Alex sat there for a while, after she left, wondering what she had actually come for, why it was that Rebecca kept such a close eye on him, and why she got so nervous anytime he mentioned Mitsuru. After a few minutes, he decided to put it aside, no closer to a solution than when he had started. He would have to find out what the deal was, eventually. But, he didn’t have to do it right now.

He lay back against the pillows, his eyes half-open, and let his mind drift. It felt good, at that moment, to just lie there, nothing he had to do, nothing to worry about, no expectations to meet. Somehow, Alex felt so tired, and that bothered him, on a fundamental level. What had been the value of all that sleep, if he had not rested?

He frowned, trying to remember, something about sleep, something Eerie had told him. Something about what sleep actually was, what happened while he was asleep…

“The Church of Sleep,” he said softly, turning the phrase over in his mouth like sour candy.

Had he heard someone say that before? Alex wasn’t sure. It still didn’t mean anything to him, but there was a certain… resonance, maybe. A quality of dislocation. A memory from the time before words, like something passing nearby in darkness, evident only in the displacement of air. He felt uncertain, reluctant to follow his thoughts any further in this direction.

Alex wondered if he had slept. Had he dreamed?

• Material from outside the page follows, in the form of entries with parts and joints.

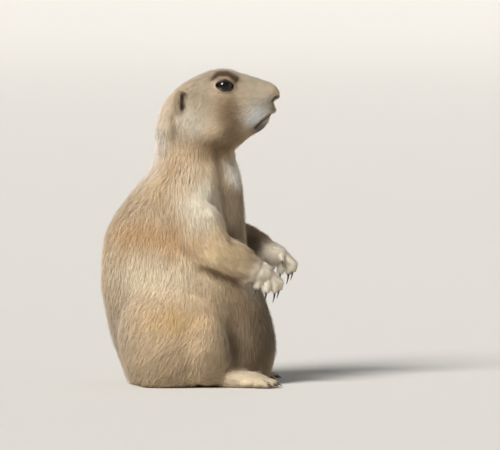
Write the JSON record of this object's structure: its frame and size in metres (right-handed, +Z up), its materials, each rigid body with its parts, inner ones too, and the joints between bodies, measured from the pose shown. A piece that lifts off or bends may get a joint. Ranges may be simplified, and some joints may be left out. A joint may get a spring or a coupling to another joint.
{
  "type": "prairie dog",
  "caption": "Life-size still model of a prairie dog sitting upright on its haunches with its forepaws hanging in front of the belly.",
  "frame": {"origin": "middle of the part's box in plan, on the floor that it sits on", "axes": "+X to the animal's front, +Y to its left, +Z up"},
  "size_m": [0.1456, 0.121, 0.2329],
  "materials": {
    "body_fur": "short dense buff fur with fine streaks",
    "paw_fur": "very short pale fur",
    "nose_skin": "dark bare skin",
    "claw": "dark horn with a low sheen",
    "eye": "wet and glossy"
  },
  "bodies": {
    "root": {"head": "body_fur", "neck": "body_fur", "chest": "body_fur", "abdomen": "body_fur", "tail": "body_fur", "tail_tip": "body_fur", "nose": "nose_skin", "right_eye": "eye", "right_ear": "body_fur", "right_upper_arm": "body_fur", "right_forearm": "body_fur", "right_hand": "paw_fur", "right_haunch": "body_fur", "right_foot": "paw_fur", "right_finger_claw_1": "claw", "right_finger_claw_2": "claw", "right_finger_claw_3": "claw", "right_finger_claw_4": "claw", "right_finger_claw_5": "claw", "right_toe_claw_1": "claw", "right_toe_claw_2": "claw", "right_toe_claw_3": "claw", "right_toe_claw_4": "claw", "right_toe_claw_5": "claw", "left_eye": "eye", "left_ear": "body_fur", "left_upper_arm": "body_fur", "left_forearm": "body_fur", "left_hand": "paw_fur", "left_haunch": "body_fur", "left_foot": "paw_fur", "left_finger_claw_1": "claw", "left_finger_claw_2": "claw", "left_finger_claw_3": "claw", "left_finger_claw_4": "claw", "left_finger_claw_5": "claw", "left_toe_claw_1": "claw", "left_toe_claw_2": "claw", "left_toe_claw_3": "claw", "left_toe_claw_4": "claw", "left_toe_claw_5": "claw"}
  },
  "joints": []
}
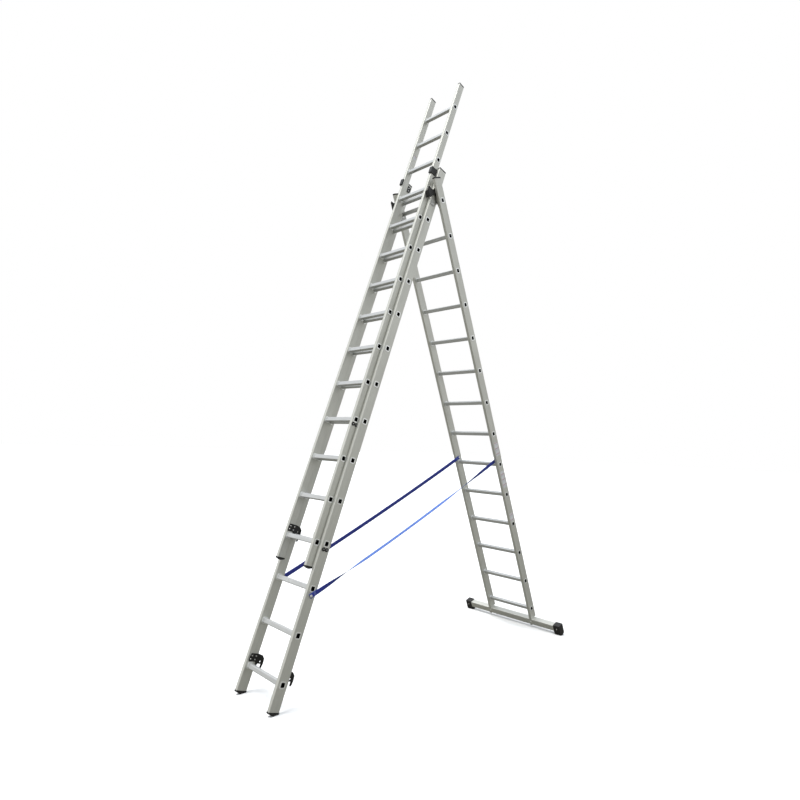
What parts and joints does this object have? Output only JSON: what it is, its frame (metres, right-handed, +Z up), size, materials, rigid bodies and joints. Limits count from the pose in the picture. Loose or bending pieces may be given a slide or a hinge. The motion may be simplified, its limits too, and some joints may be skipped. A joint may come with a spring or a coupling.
{
  "type": "extension ladder",
  "caption": "Aluminium combination ladder standing as an A-frame on a stabiliser bar, its upper section extended above the top hinge on hooks, with spreader straps each side.",
  "frame": {"origin": "on the ground, at the centre of the open ladder's footprint box", "axes": "+X across the ladder, +Y from the climbing sections towards the rear section, +Z up"},
  "size_m": [1.086, 2.6694, 4.6815],
  "materials": {
    "rail_aluminium": "satin drawn extrusion",
    "rung_aluminium": "satin, ribbed tread",
    "bar_aluminium": "satin, ribbed front",
    "plate_steel": "zinc plated, matt",
    "zinc_steel": "zinc plated, satin",
    "rivet_steel": "satin",
    "hook_paint": "black, semi-matt",
    "cap_plastic": "black, moulded",
    "foot_rubber": "black, ribbed",
    "stop_rubber": "black",
    "guide_plate": "dark grey, moulded",
    "guide_plastic": "black, moulded",
    "washer_plastic": "black",
    "strap_webbing": "navy woven webbing",
    "label_film": "pale printed film"
  },
  "bodies": {
    "middle_section": {"hinge_pin_left": "plate_steel", "hinge_pin_right": "plate_steel", "hinge_washers": "washer_plastic", "middle_foot_left": "foot_rubber", "middle_foot_right": "foot_rubber", "middle_guide_left": "guide_plate", "middle_guide_right": "guide_plate", "middle_guide_rivets": "rivet_steel", "middle_hinge_plate_left": "plate_steel", "middle_hinge_plate_right": "plate_steel", "middle_hinge_rivets": "rivet_steel", "middle_hook_left": "hook_paint", "middle_hook_right": "hook_paint", "middle_hook_rivets": "rivet_steel", "middle_rail_left": "rail_aluminium", "middle_rail_right": "rail_aluminium", "middle_rungs": "rung_aluminium", "middle_stop_left": "stop_rubber", "middle_stop_right": "stop_rubber", "middle_stop_rivets": "rivet_steel", "middle_strap_bolts": "zinc_steel", "middle_strap_spacers": "washer_plastic", "middle_top_cap_left": "cap_plastic", "middle_top_cap_right": "cap_plastic", "strap_left": "strap_webbing", "strap_right": "strap_webbing"},
    "upper_section": {"upper_foot_left": "foot_rubber", "upper_foot_right": "foot_rubber", "upper_hook_left": "hook_paint", "upper_hook_right": "hook_paint", "upper_hook_rivets": "rivet_steel", "upper_label": "label_film", "upper_rail_left": "rail_aluminium", "upper_rail_right": "rail_aluminium", "upper_rungs": "rung_aluminium", "upper_stop_left": "stop_rubber", "upper_stop_right": "stop_rubber", "upper_stop_rivets": "rivet_steel", "upper_top_cap_left": "cap_plastic", "upper_top_cap_right": "cap_plastic"},
    "rear_section": {"rear_guide_left": "guide_plastic", "rear_guide_right": "guide_plastic", "rear_guide_rivets": "rivet_steel", "rear_hinge_plate_left": "plate_steel", "rear_hinge_plate_right": "plate_steel", "rear_hinge_rivets": "rivet_steel", "rear_labels": "label_film", "rear_rail_left": "rail_aluminium", "rear_rail_right": "rail_aluminium", "rear_rungs": "rung_aluminium", "rear_strap_bolts": "zinc_steel", "rear_strap_spacers": "washer_plastic", "rear_top_cap_left": "cap_plastic", "rear_top_cap_right": "cap_plastic", "stabiliser_bar": "bar_aluminium", "stabiliser_bolts": "zinc_steel", "stabiliser_foot_left": "foot_rubber", "stabiliser_foot_right": "foot_rubber", "stabiliser_foot_screws": "zinc_steel"}
  },
  "joints": [
    {"name": "rear_fold", "type": "hinge", "parent": "middle_section", "child": "rear_section", "pos_m": [0, -0.13448, 3.54161], "axis": [-1, 0, 0], "range_deg": [0, 39.7], "deforming": ["strap_left", "strap_right"]},
    {"name": "upper_slide", "type": "slide", "parent": "middle_section", "child": "upper_section", "axis": [0, 0.3057, 0.9521], "range_m": [-0.84, 1.68]}
  ]
}
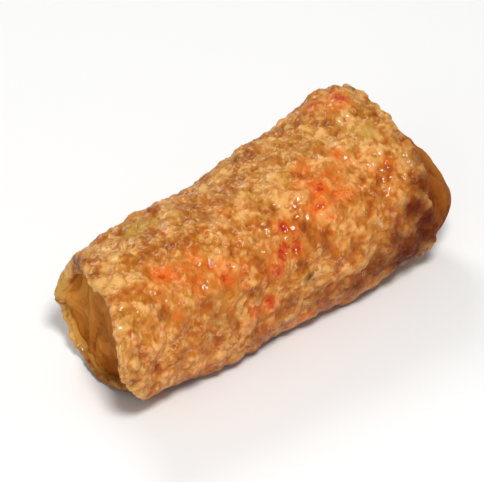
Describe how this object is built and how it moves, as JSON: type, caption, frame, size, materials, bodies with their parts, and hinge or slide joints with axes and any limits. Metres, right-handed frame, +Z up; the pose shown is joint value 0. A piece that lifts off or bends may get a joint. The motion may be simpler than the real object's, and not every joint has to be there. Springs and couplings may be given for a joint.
{
  "type": "bean curd skin roll",
  "caption": "Fried bean curd skin roll: a blistered, flattened and slightly tapering roll of food, with a thin uneven rim around a tucked-in fold at each end, lying on its flat underside.",
  "frame": {"origin": "middle of the underside's bounding box, on the surface that the roll rests on", "axes": "+X runs along the roll from its narrow end to its wide end, -Y is its front, +Z is up"},
  "size_m": [0.084, 0.036, 0.0306],
  "materials": {
    "fried_skin": "oily, blistered, golden brown"
  },
  "bodies": {
    "root": {"roll": "fried_skin"}
  },
  "joints": []
}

Had this all happened before?

The headache was so brief, it was over before he realized that it had started, accompanied by a piercing shriek that reverberated in the back of his skull, echoes of a pain he had forgotten. It went on and on, much longer than he could stand, even though it was over before he realized it had begun. The silence that followed was beautiful.

Alex tried to remember what he had been thinking about for the last few minutes for a while, and then he gave up.

He looked down at his hands, blue-veins under the pale skin of his palms, and flexed his fingers. He was awake. Alex ran his fingers along the cold rounded steel of the bed frame, bunched the starched sheets in his hands. This was real.

There was nothing, he thought, opening his eyes and smiling at Eerie, curled in her giant sweatshirt, her head peeking out from the gaping hood, breathing softly, the pink of her slightly parted lips. There was nothing here to worry him, nothing to be afraid of. He had not forgotten anything, nothing important.

She stirred, shifting her hips, drawing her knees up close to her chest, her lips mouthing words that he could not hear, but recognized intuitively, and almost understood. He watched her chest rise and fall, let his eyes linger on the curvature of her white calves, moving against each other with furtive languor. Alex watched Eerie sleep, and felt something like peace, for a little while, wondering what it was that she dreamed of.

In the half-light of the early morning, in a room that was not quite cold, on top of a bed that was not his own, Alex watched Eerie breathe, her face untroubled by whatever passed for a changeling’s dreams. He waited for her to wake, for her to open her eyes and speak to him, to say his name and make everything real.